Professora de Direito Constitucional da Fundação Getúlio Vargas (FGV), Luciana Ramos avalia que o aumento de candidatos pretos e pardos foi muito pequeno, “na margem de erro”. “Não vejo como um aumento. O que dá para dizer é que equilibrou”, afirma. Para ela, a diferença pode ter relação com o reconhecimento cultural das pessoas. “Antes, as pessoas tinham vergonha de se declarar pretas e pardas. Isso é o que eu ouço do movimento negro. Há um processo de conscientização, aí pode haver algum efeito”, afirma.

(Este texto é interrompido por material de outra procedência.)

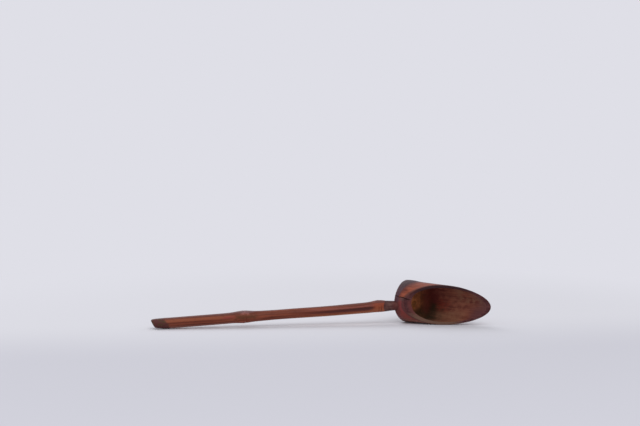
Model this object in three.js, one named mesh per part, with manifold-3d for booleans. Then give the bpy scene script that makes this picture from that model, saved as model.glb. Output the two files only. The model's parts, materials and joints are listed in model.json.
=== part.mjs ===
// A bamboo spoon. The bowl is a short length of bamboo stem, closed at one end by
// the stem's own solid joint and cut away at a slant on the other side. The handle
// is a thinner cane with two joints of its own. Its whittled end is a tapered tenon,
// driven at an angle through the solid joint of the bowl and held by a thin wedge.
//
// Millimetres, +Z up. The spoon lies as it rests on a table: on the side of its bowl
// and the far end of its handle, with the handle along -X and the bowl open to -Y.
//
// Two frames are used below. The stem frame has its origin at the centre of the flat
// cut end, +X along the stem to the tip of the bowl and -Y on the open side. The cane
// frame has its origin where the handle's axis meets that end, with +X into the bowl.

import * as THREE from "three";
import { mergeVertices } from "three/addons/utils/BufferGeometryUtils.js";
import Module from "manifold-3d";

const degrees = Math.PI / 180;

// Bowl, along the stem from its flat cut end
const stemRadius = 17.88;         // outside, at the cut end, without the ridge of the joint
const stemTipRadius = 16.76;      // outside, at the tip: the stem tapers a little
const bowlLength = 76.3;          // cut end to tip
const endRounding = 1.8;          // rounded edge of the cut end
const ridgeHeight = 0.6;          // swelling of the stem at its joint
const ridgeAt = 6;
const ridgeReach = 6.8;
const solidEnd = 13;              // cut end to the floor of the cavity
const floorFillet = 4.5;
const wallAtFloor = 3.3;
const wallAtTip = 1.3;            // the tip is whittled thin

// Slanting cut that opens the bowl
const cutStart = 9.7;             // cut end to the nearest point of the rim
const cutSweep = 0.2;             // 0 is a flat cut, more sweeps the cut out towards the tip
const cutTurn = 6.6 * degrees;    // the opening is turned this much out of the handle's plane

// Handle, along the cane from the bowl's corner to its far end
const handleAngle = 42.2 * degrees;  // between the cane and the stem
const handleInset = 1.05;            // the cane's axis passes this far inside the corner
const handleDrop = 0.7;              // and this far below the middle of the stem
const handleLength = 207.6;
const neckRadius = 4.35;             // where the cane enters the bowl
const neckLength = 8;
const caneRadiusNear = 4.72;         // after the neck
const caneRadiusMiddle = 4.2;        // thinnest place of the first length
const thinBeforeJoint = 27;          // from there to the second joint
const caneRadiusFar = 4.64;
const farTaperLength = 10;           // worn taper at the far end
const farTaper = 0.8;
const farSlant = 26 * degrees;       // the far end is cut this far from square
const caneJoints = [
  { at: 13.8, height: 0.52, before: 4.4, after: 6.4 },
  { at: 131, height: 0.78, before: 7, after: 7 },
];
const lumenRadius = 1.8;             // hollow core, open at the far end
const lumenStop = 5;                 // the core stops this far short of the second joint

// Groove that a bamboo cane has on one side above a joint
const grooveStart = 4;               // from the first joint
const grooveNose = 7;
const grooveLength = 68;
const grooveRadius = 2.3;
const grooveDepth = 0.85;

// Tenon and wedge
const tenonTaper = 0.075;            // radius lost for each millimetre into the bowl
const wedgeLength = 9;
const wedgeThickness = 1.2;          // at the floor of the cavity
const wedgeTip = 0.4;
const fitGap = 0.3;                  // left between the pieces

// Fineness of the faceted surfaces
const stemSides = 72;
const caneSides = 32;
const mergeWithin = 1e-4;
const beyond = 4;                    // how far a cutting body reaches past what it cuts

const wasm = await Module();
wasm.setup();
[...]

Presidente do Tucanafro, o Secretariado da Militância Negra do PSDB, Gabriela Cruz acredita que o aumento tenha relação com a decisão do TSE. Para ela, candidatos brancos podem ser mudado a autodeclaração para pardos ou negros, acreditando que assim seriam beneficiados com a divisão do fundo eleitoral. A decisão é relativa a repasse proporcional do fundo eleitoral para candidaturas negras - ou seja, se uma legenda tem 100 candidatos, sendo 20 negros, 20% do fundo deverá ser repassado a eles. Não foi acatada a proposta de cota mínima de candidatura.

Além disso, a presidente afirma que com as manifestações antirracistas vistas esse ano dera à população um exercício de reflexão, o que pode ter feito com que mais pessoas se reconhecessem como negros. “Pode ser que elas tivessem vergonha, não tinham coragem de se autodeclarar negras”, diz.

Gabriela defende que sejam estabelecidos critérios de heteroidentificação dos candidatos que se declararam pretos e pardos, para evitar fraude no sistema e garantir justiça social e reparação à população negra. “É preciso considerar o fenótipo da pessoa, porque quem sofre no país são as pessoas que têm fenótipo negro; são elas que sãos sub representadas”, afirma.

Mulheres

No caso da representação feminina, dados mostram que 33,1% das candidaturas são de mulheres, enquanto 66,9% são homens. Em 2016, a proporção era de 31,9% para 66,9% de homens. A professora Luciana Ramos afirma que a diferença também é muito pequena, dentro da “margem de erro”, e que o público feminino fica sempre próximo dos 30%. De acordo com ela, a criação de uma cota mínima de candidatas acaba sendo, também, um problema.

“Sempre fica em torno de 30%, porque a regra acaba virando não só o piso, como o teto. Não consegue passar de 40%”, afirma. A decisão de reserva de 30% de candidaturas para mulheres foi estabelecida pela lei de cotas, de 1997.

Presidente do Tucanafro, o Secretariado da Militância Negra do PSDB, Gabriela Cruz diz que esperava um percentual maior. “Com tantas campanhas de incentivo à participação feminina no nosso país, com grupos organizados, fóruns de discussão, acreditei que fosse aumentar”, afirma. A presidente frisa a importância de que mais mulheres negras, que são as mais sub representadas, consigam se eleger neste ano. “Estamos na base da pirâmide social, com menores salários e mais vítimas de violência”, afirma.

Capitais


Nas capitais, o cenário é diferente, com mais candidatos brancos (63,9%) do que pretos e pardos (34,5%). Já em relação a gênero, apenas 16,9% do total de candidatos a chefe do Executivo nas capitais são mulheres. A região Sul do Brasil chama atenção quando se observa que todos os candidatos inscritos a chefe do Executivo das três capitais (Porto Alegre, Florianópolis e Curitiba) são brancos.

A localidade é a que tem menos candidatos negros: de mais de 90 mil nomes, só 16,8% se autodeclara preto ou pardo. Apesar de baixo, o número é próximo da realidade local. Ao todo, nos três estados, pretos e pardos representam 20,6% da população enquanto brancos são 78,5%, segundo dados do IBGE do Censo 2010.

Cientista político e professor da escola de direito e ciências sociais da Universidade Positivo, Francis Ricken aponta que o número de candidatos negros na região é historicamente pequeno. “A população negra e parda nesses três estados é maior que este percentual [de candidatos], o que mostra uma discrepância entre os que concorrem e vencem as eleições, e o eleitorado”, afirma.